Re: 438-byte Hello, world Win32 EXE in D

2014-09-08 Thread via Digitalmars-d-announce
On Sunday, 7 September 2014 at 21:03:17 UTC, Vladimir Panteleev 
wrote:
The 438-byte Hello, world program is achieved using Crinkler, 
which is a COFF linker with aggressive compression and header 
optimization. It was created for compressing 4K demos.


Pretty nice!
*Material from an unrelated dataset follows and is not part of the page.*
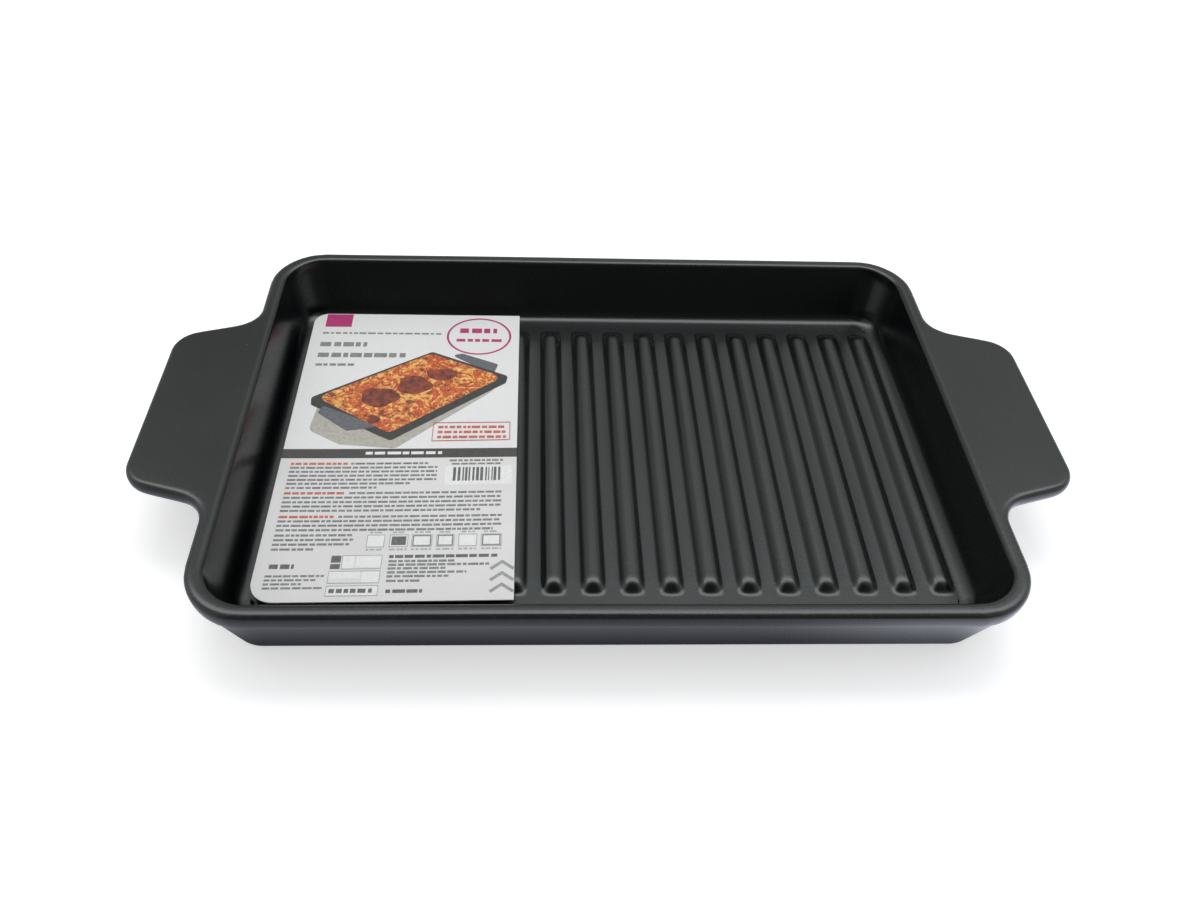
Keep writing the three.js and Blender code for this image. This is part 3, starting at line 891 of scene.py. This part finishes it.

Is the format correct too, or can it break on OS 
upgrades?




Re: 438-byte Hello, world Win32 EXE in D

2014-09-08 Thread Kagamin via Digitalmars-d-announce
On Monday, 8 September 2014 at 07:59:37 UTC, Ola Fosheim Grøstad 
wrote:
«Smallest PE file that downloads a file over WebDAV and 
executes it: 133 bytes»


http://www.phreedom.org/research/tinype/


But that downloaded file is bloatware, because it has to 
implement functionality, which is not provided by the system. 
That tiny pe file doesn't download anything, it's completely done 
by the system.


Re: 438-byte Hello, world Win32 EXE in D

2014-09-08 Thread via Digitalmars-d-announce

On Monday, 8 September 2014 at 08:08:23 UTC, Kagamin wrote:
But that downloaded file is bloatware, because it has to 
implement functionality, which is not provided by the system. 
That tiny pe file doesn't download anything, it's completely 
done by the system.


Yeah…

http://stackoverflow.com/questions/284797/hello-world-in-less-than-20-bytes



Re: 438-byte Hello, world Win32 EXE in D

2014-09-08 Thread Vladimir Panteleev via Digitalmars-d-announce
On Monday, 8 September 2014 at 08:06:37 UTC, Ola Fosheim Grøstad 
wrote:
On Sunday, 7 September 2014 at 21:03:17 UTC, Vladimir Panteleev 
wrote:
The 438-byte Hello, world program is achieved using 
Crinkler, which is a COFF linker with aggressive compression 
and header optimization. It was created for compressing 4K 
demos.


Pretty nice! Is the format correct too, or can it break on OS 
upgrades?


From the Crinkler manual:

COMPATIBILITY
-

The goal of Crinkler is for the produced EXE files to be 
compatible with all widely used Windows versions and 
configurations. As of version 1.4, the EXE files produced by 
Crinkler are, to the best of our knowledge, compatible with 
Windows XP, Windows Vista, Windows 7 and Windows 8, both 32 bit 
and 64 bit versions. They are compatible with Data Execution 
Prevention and with execution hooks that inspect the import or 
export table of launched executables (graphics drivers are known 
to do this).


It is not a primary goal of Crinkler to anticipate 
incompatibilities that may arise in the future as a consequence 
of new Windows versions, graphics drivers or other widespread 
system changes. Guaranteeing such compatibility would require 
Crinkler to follow the EXE file format specification to the 
letter, precluding most of the header hacks that Crinkler 
utilizes in order to reduce the size overhead of the EXE format 
as much as possible. Rather, we strive to continually monitor the 
compatibility situation and release a new, fixed version of 
Crinkler whenever a situation arises that affects the 
compatibility severely (such as a new, incompatible version of 
Windows). This has occurred several times already throughout the 
history of Crinkler.


Each new version of Crinkler not only produces executables that 
are compatible with the current majority of targeted systems. It 
also includes a way of fixing old Crinkler executables to have 
the same level of compatibility. See the section on recompression 
for more details on this feature.


This compatibility strategy ensures that intros made using 
Crinkler will continue to be accessible to their audience, even 
if the Windows EXE loader changes in an incompatible way that 
could not be anticipated at the time the intro was produced.